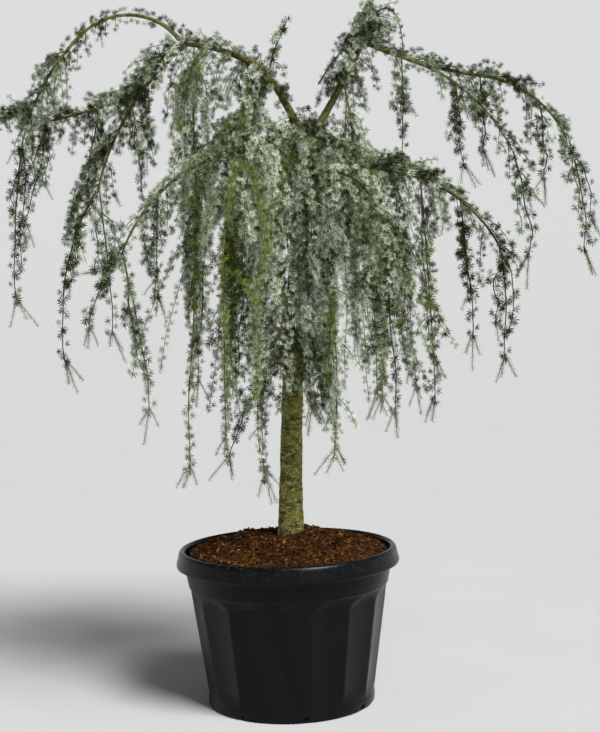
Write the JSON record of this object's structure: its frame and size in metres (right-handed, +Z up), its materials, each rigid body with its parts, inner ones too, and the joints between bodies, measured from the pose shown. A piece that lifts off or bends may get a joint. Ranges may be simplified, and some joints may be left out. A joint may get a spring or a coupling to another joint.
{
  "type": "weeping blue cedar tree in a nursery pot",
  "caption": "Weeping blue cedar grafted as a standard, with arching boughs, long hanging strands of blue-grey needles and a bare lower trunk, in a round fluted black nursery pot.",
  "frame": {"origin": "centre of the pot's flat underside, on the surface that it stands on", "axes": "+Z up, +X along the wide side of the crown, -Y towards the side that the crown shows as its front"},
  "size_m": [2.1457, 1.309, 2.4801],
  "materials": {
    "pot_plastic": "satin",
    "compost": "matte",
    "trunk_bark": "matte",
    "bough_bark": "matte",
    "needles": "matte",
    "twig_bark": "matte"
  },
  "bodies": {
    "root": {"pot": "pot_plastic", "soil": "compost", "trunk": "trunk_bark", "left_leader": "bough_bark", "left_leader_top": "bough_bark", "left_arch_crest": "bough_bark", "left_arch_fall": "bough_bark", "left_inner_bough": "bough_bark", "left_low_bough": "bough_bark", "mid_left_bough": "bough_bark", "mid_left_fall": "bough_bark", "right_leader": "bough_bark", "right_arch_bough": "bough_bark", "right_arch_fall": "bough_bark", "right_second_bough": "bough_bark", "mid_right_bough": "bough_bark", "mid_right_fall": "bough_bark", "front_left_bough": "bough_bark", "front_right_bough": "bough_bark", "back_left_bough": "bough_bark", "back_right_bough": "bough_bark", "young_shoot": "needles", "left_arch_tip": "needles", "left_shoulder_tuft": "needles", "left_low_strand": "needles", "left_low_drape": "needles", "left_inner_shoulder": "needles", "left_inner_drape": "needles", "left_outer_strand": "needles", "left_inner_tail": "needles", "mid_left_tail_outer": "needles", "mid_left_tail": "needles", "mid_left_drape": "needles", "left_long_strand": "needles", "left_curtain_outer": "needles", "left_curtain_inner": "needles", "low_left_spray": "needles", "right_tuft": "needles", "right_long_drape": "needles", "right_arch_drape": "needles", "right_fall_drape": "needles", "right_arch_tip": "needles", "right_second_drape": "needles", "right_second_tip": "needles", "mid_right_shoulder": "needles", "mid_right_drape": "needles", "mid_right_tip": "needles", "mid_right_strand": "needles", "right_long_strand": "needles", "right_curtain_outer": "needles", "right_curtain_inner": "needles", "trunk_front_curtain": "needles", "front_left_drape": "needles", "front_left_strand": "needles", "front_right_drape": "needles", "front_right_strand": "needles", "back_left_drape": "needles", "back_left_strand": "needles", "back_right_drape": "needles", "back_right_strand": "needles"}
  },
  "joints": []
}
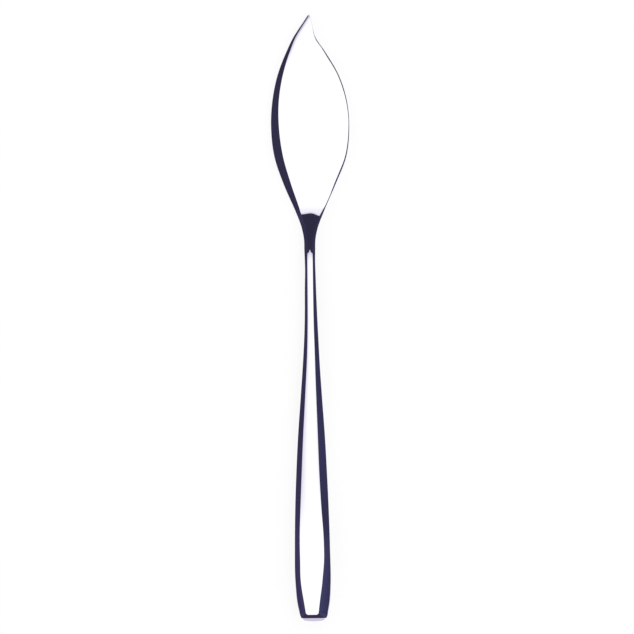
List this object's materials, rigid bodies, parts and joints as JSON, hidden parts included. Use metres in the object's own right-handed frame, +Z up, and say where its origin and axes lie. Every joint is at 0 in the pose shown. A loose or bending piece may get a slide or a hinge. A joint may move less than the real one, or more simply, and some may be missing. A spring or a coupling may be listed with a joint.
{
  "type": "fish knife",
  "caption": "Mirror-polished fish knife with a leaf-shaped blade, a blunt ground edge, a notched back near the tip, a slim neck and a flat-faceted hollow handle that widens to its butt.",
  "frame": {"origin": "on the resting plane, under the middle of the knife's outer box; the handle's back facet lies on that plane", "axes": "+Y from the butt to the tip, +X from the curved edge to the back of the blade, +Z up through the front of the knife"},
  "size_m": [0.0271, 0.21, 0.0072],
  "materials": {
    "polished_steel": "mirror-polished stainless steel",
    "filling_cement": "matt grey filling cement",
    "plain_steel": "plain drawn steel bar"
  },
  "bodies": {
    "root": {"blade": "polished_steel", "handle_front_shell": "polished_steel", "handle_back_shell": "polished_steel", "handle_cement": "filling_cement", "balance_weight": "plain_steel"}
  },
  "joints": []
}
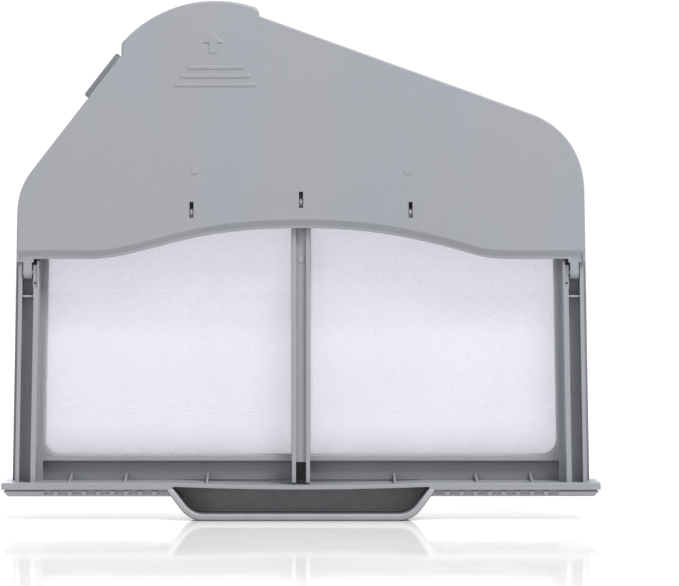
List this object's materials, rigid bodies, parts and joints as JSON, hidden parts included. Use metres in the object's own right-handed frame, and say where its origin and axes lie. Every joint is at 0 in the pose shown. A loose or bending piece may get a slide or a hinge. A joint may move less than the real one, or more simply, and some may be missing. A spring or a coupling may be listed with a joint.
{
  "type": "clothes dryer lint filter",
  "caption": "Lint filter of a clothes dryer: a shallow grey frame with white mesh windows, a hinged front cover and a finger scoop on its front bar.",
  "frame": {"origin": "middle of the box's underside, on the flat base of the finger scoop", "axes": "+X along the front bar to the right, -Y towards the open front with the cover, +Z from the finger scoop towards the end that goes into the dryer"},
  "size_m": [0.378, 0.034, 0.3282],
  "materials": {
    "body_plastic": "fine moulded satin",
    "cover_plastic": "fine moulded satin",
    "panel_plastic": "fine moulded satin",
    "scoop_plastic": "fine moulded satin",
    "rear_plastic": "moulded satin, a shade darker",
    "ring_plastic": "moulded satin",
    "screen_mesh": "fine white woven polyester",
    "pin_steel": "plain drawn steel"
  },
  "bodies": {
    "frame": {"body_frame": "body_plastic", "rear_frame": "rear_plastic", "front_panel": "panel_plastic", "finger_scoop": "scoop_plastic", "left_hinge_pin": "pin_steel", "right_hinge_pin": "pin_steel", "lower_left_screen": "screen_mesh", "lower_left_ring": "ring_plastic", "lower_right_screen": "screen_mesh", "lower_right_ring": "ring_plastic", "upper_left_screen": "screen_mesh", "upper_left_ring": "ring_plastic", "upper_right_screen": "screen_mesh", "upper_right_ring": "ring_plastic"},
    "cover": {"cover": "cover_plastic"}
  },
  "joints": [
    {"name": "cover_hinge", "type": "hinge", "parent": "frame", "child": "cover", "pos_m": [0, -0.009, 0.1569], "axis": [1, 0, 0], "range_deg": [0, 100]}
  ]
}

━━━━━━━━━━

Reproduce each entry word for word.

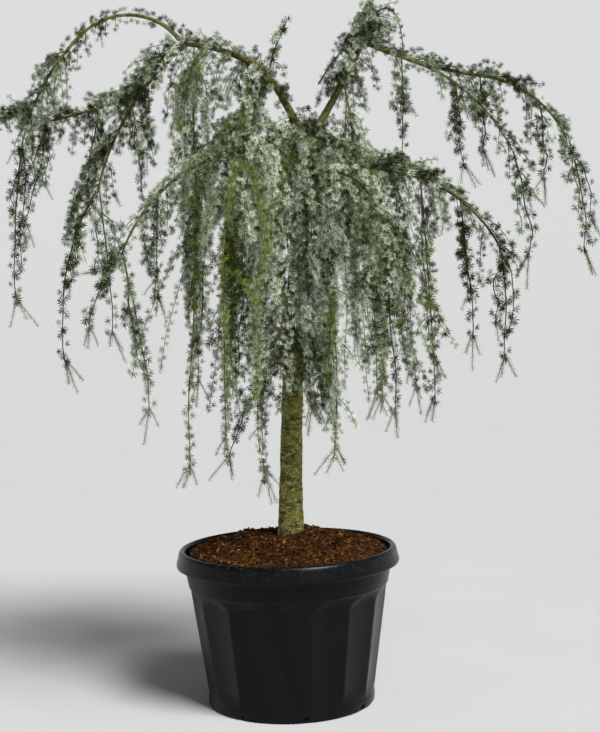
Write the JSON record of this object's structure: its frame and size in metres (right-handed, +Z up), its materials, each rigid body with its parts, inner ones too, and the joints between bodies, measured from the pose shown. A piece that lifts off or bends may get a joint. Ranges may be simplified, and some joints may be left out. A joint may get a spring or a coupling to another joint.
{
  "type": "weeping blue cedar tree in a nursery pot",
  "caption": "Weeping blue cedar grafted as a standard, with arching boughs, long hanging strands of blue-grey needles and a bare lower trunk, in a round fluted black nursery pot.",
  "frame": {"origin": "centre of the pot's flat underside, on the surface that it stands on", "axes": "+Z up, +X along the wide side of the crown, -Y towards the side that the crown shows as its front"},
  "size_m": [2.1457, 1.309, 2.4801],
  "materials": {
    "pot_plastic": "satin",
    "compost": "matte",
    "trunk_bark": "matte",
    "bough_bark": "matte",
    "needles": "matte",
    "twig_bark": "matte"
  },
  "bodies": {
    "root": {"pot": "pot_plastic", "soil": "compost", "trunk": "trunk_bark", "left_leader": "bough_bark", "left_leader_top": "bough_bark", "left_arch_crest": "bough_bark", "left_arch_fall": "bough_bark", "left_inner_bough": "bough_bark", "left_low_bough": "bough_bark", "mid_left_bough": "bough_bark", "mid_left_fall": "bough_bark", "right_leader": "bough_bark", "right_arch_bough": "bough_bark", "right_arch_fall": "bough_bark", "right_second_bough": "bough_bark", "mid_right_bough": "bough_bark", "mid_right_fall": "bough_bark", "front_left_bough": "bough_bark", "front_right_bough": "bough_bark", "back_left_bough": "bough_bark", "back_right_bough": "bough_bark", "young_shoot": "needles", "left_arch_tip": "needles", "left_shoulder_tuft": "needles", "left_low_strand": "needles", "left_low_drape": "needles", "left_inner_shoulder": "needles", "left_inner_drape": "needles", "left_outer_strand": "needles", "left_inner_tail": "needles", "mid_left_tail_outer": "needles", "mid_left_tail": "needles", "mid_left_drape": "needles", "left_long_strand": "needles", "left_curtain_outer": "needles", "left_curtain_inner": "needles", "low_left_spray": "needles", "right_tuft": "needles", "right_long_drape": "needles", "right_arch_drape": "needles", "right_fall_drape": "needles", "right_arch_tip": "needles", "right_second_drape": "needles", "right_second_tip": "needles", "mid_right_shoulder": "needles", "mid_right_drape": "needles", "mid_right_tip": "needles", "mid_right_strand": "needles", "right_long_strand": "needles", "right_curtain_outer": "needles", "right_curtain_inner": "needles", "trunk_front_curtain": "needles", "front_left_drape": "needles", "front_left_strand": "needles", "front_right_drape": "needles", "front_right_strand": "needles", "back_left_drape": "needles", "back_left_strand": "needles", "back_right_drape": "needles", "back_right_strand": "needles"}
  },
  "joints": []
}
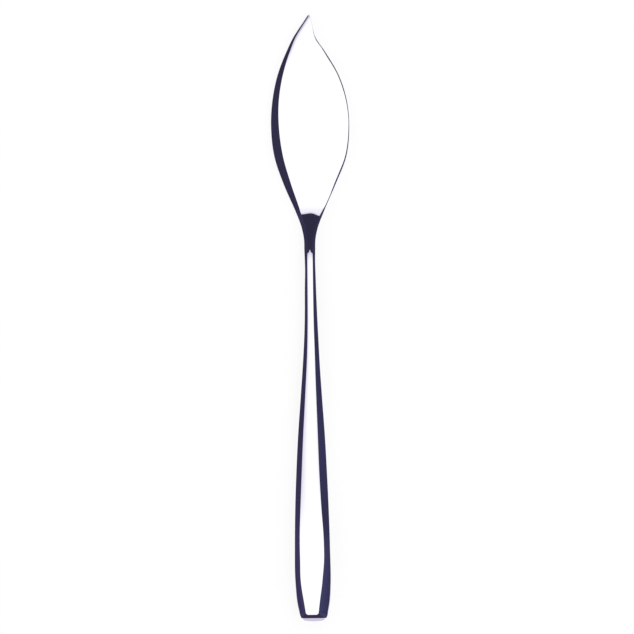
List this object's materials, rigid bodies, parts and joints as JSON, hidden parts included. Use metres in the object's own right-handed frame, +Z up, and say where its origin and axes lie. Every joint is at 0 in the pose shown. A loose or bending piece may get a slide or a hinge. A joint may move less than the real one, or more simply, and some may be missing. A spring or a coupling may be listed with a joint.
{
  "type": "fish knife",
  "caption": "Mirror-polished fish knife with a leaf-shaped blade, a blunt ground edge, a notched back near the tip, a slim neck and a flat-faceted hollow handle that widens to its butt.",
  "frame": {"origin": "on the resting plane, under the middle of the knife's outer box; the handle's back facet lies on that plane", "axes": "+Y from the butt to the tip, +X from the curved edge to the back of the blade, +Z up through the front of the knife"},
  "size_m": [0.0271, 0.21, 0.0072],
  "materials": {
    "polished_steel": "mirror-polished stainless steel",
    "filling_cement": "matt grey filling cement",
    "plain_steel": "plain drawn steel bar"
  },
  "bodies": {
    "root": {"blade": "polished_steel", "handle_front_shell": "polished_steel", "handle_back_shell": "polished_steel", "handle_cement": "filling_cement", "balance_weight": "plain_steel"}
  },
  "joints": []
}
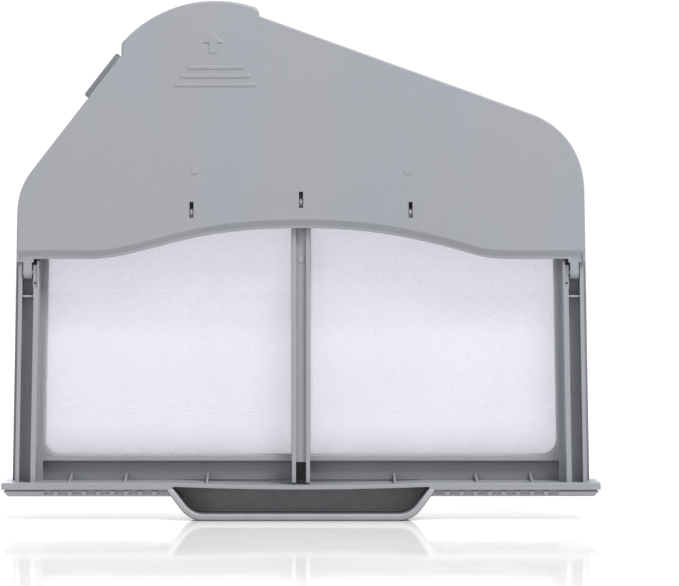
List this object's materials, rigid bodies, parts and joints as JSON, hidden parts included. Use metres in the object's own right-handed frame, and say where its origin and axes lie. Every joint is at 0 in the pose shown. A loose or bending piece may get a slide or a hinge. A joint may move less than the real one, or more simply, and some may be missing. A spring or a coupling may be listed with a joint.
{
  "type": "clothes dryer lint filter",
  "caption": "Lint filter of a clothes dryer: a shallow grey frame with white mesh windows, a hinged front cover and a finger scoop on its front bar.",
  "frame": {"origin": "middle of the box's underside, on the flat base of the finger scoop", "axes": "+X along the front bar to the right, -Y towards the open front with the cover, +Z from the finger scoop towards the end that goes into the dryer"},
  "size_m": [0.378, 0.034, 0.3282],
  "materials": {
    "body_plastic": "fine moulded satin",
    "cover_plastic": "fine moulded satin",
    "panel_plastic": "fine moulded satin",
    "scoop_plastic": "fine moulded satin",
    "rear_plastic": "moulded satin, a shade darker",
    "ring_plastic": "moulded satin",
    "screen_mesh": "fine white woven polyester",
    "pin_steel": "plain drawn steel"
  },
  "bodies": {
    "frame": {"body_frame": "body_plastic", "rear_frame": "rear_plastic", "front_panel": "panel_plastic", "finger_scoop": "scoop_plastic", "left_hinge_pin": "pin_steel", "right_hinge_pin": "pin_steel", "lower_left_screen": "screen_mesh", "lower_left_ring": "ring_plastic", "lower_right_screen": "screen_mesh", "lower_right_ring": "ring_plastic", "upper_left_screen": "screen_mesh", "upper_left_ring": "ring_plastic", "upper_right_screen": "screen_mesh", "upper_right_ring": "ring_plastic"},
    "cover": {"cover": "cover_plastic"}
  },
  "joints": [
    {"name": "cover_hinge", "type": "hinge", "parent": "frame", "child": "cover", "pos_m": [0, -0.009, 0.1569], "axis": [1, 0, 0], "range_deg": [0, 100]}
  ]
}